From this point forward, Pakistan’s military expertise and Saudi Arabia’s financial muscle will combine to create a partnership that reinforced both countries’ security in military as well as economic domains. Pakistan has long maintained military cooperation with Saudi Arabia. The Pakistan Navy and Air Force have been engaged in training Saudi officers and servicemen, in addition to conducting joint training exercises. The Pakistan Army has also provided regular training and advisory support to Saudi forces, including the preparation of their special forces. In the aftermath of the Iran-Iraq war, a Pakistani armoured brigade-sized task force was deployed in Tabuk, alongside an ancillary support unit in Sharoorah, to address Saudi Arabia’s security concerns regarding an expansionist Iraq.

Pakistan and Saudi Arabia’s defence pact would impose significant obligations on both countries. These obligations include joint defence in case of military aggression against either nation, encompassing joint peacetime drills and plans, duly supported by war doctrines and interoperable hardware. Some troop deployment on permanent bases, on a rotational basis, would be required, including the siting and operationalization of several command and operational centres as well as early warning systems. The defence cooperation would extend across multiple domains and capabilities, though strictly in a defensive mode.

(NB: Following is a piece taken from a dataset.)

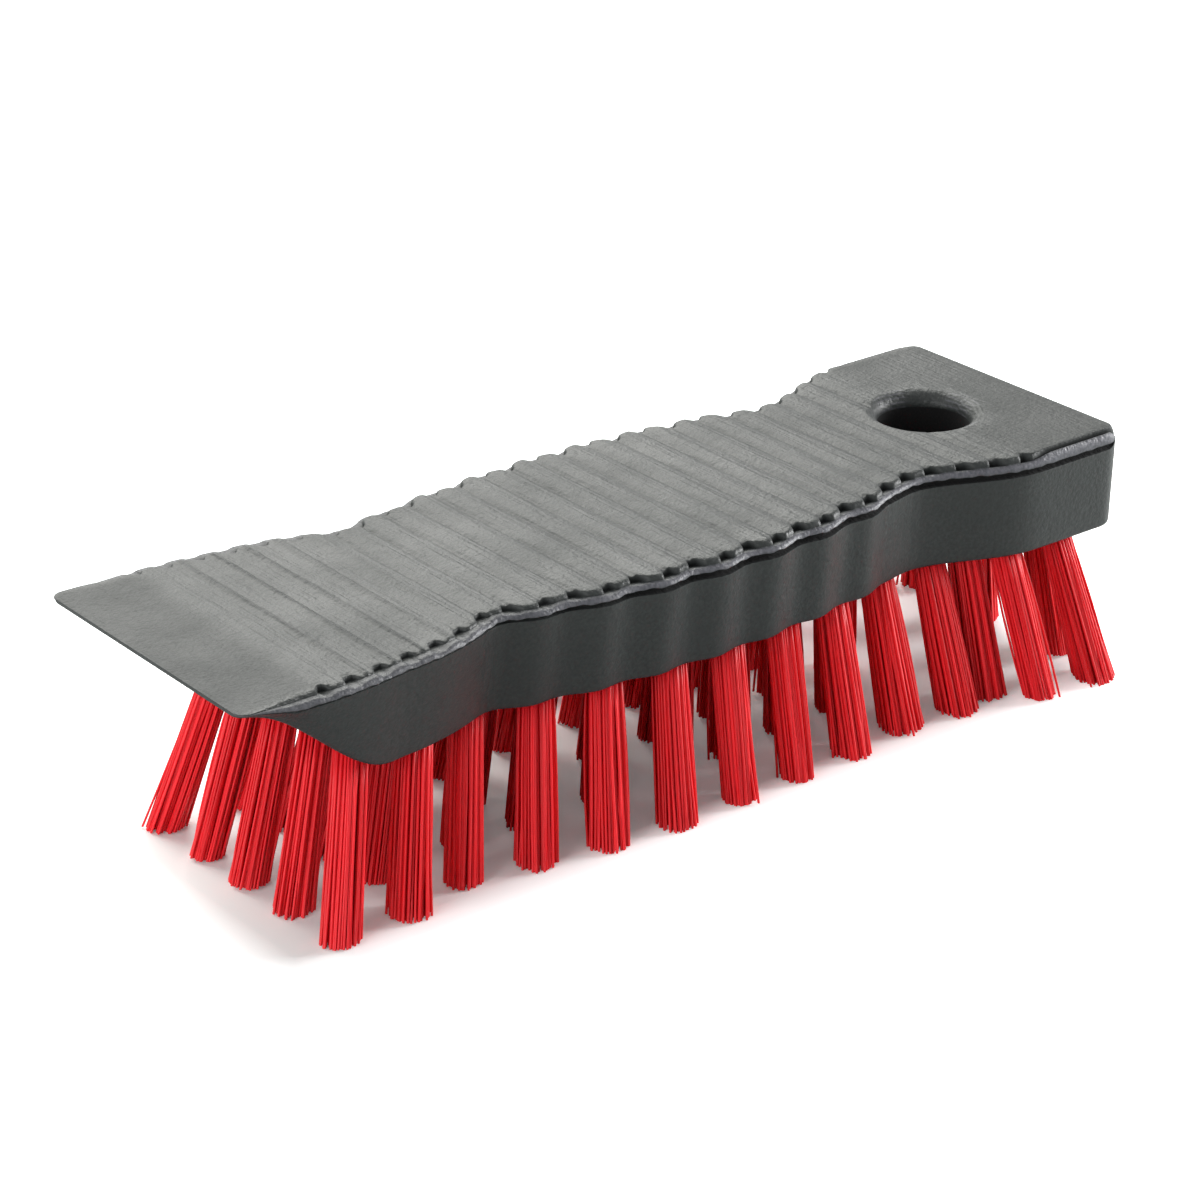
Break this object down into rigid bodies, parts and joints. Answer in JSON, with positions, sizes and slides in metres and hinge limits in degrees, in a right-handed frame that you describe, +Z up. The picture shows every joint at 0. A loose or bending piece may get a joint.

A key spinoff of the defence pact would be deeper diplomatic and economic cooperation, as both countries would have a treaty-based stake in each other’s military and human security. Greater diplomatic and economic alignment would also serve as a restraining influence on the aggressive tendencies of regional hegemons such as India and Israel, whose proxy war strategies would require serious re-evaluation.

The Pak-Saudi Defence Pact has the potential to become a genuine harbinger of peace and stability for both countries, as well as for the Gulf and South Asia. It could act as the precursor to an expanded defence alliance, potentially including other willing Islamic countries in the future.